Rights of the Accused

by Derrick Saulsberry

There are questions that are asked over and over again by clients who have been accused of committing crimes. Invariably, these questions are regarding what law enforcement officials did or did not do. This short article will address one of the most frequent questions clients ask after they have been charged with a crime.

The most prevalent concern of individuals accused of a crime is the failure of law enforcement officials to “read me my rights.” Most people, including me, learned at an early age from watching television that the police are always supposed to read you your rights when you are detained or under arrest. However, what television does not tell you, either because of time constraints or because it is just not the job of TV, are the actual circumstances under which law enforcement officers are legally required to read an individual his or her rights.

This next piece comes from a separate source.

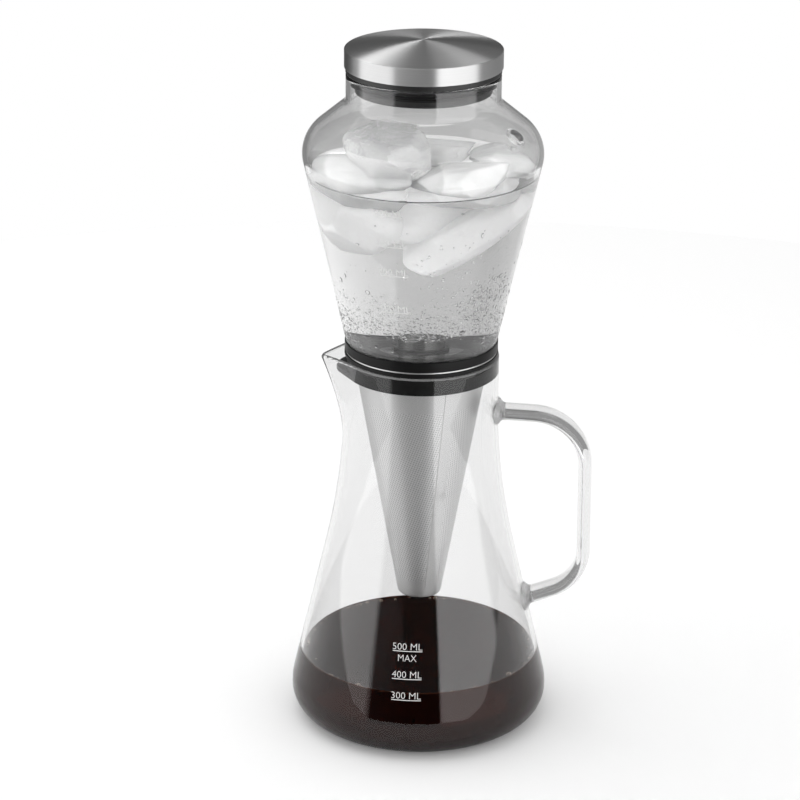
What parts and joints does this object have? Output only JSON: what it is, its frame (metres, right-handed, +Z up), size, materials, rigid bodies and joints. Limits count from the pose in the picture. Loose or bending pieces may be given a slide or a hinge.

Before law enforcement officials must read you your rights you have to be in custody and law enforcement officials must be questioning you. The keys here are custody and interrogation. The police can question an individual without reading them their rights if that person is not in police custody. Furthermore, if the individual is in custody and is not being interrogated, the police do not have to read that individual his or her rights. In order to constitute a violation of those rights, the accused must be in custody and undergoing questioning by law enforcement.

Briefly, some of those rights are the right to remain silent, the right to have an attorney present during any interrogation and the right to have an attorney appointed if the individual cannot afford to hire one. Additionally, one must fully understand those rights and give them up “knowingly, intelligently and voluntarily.”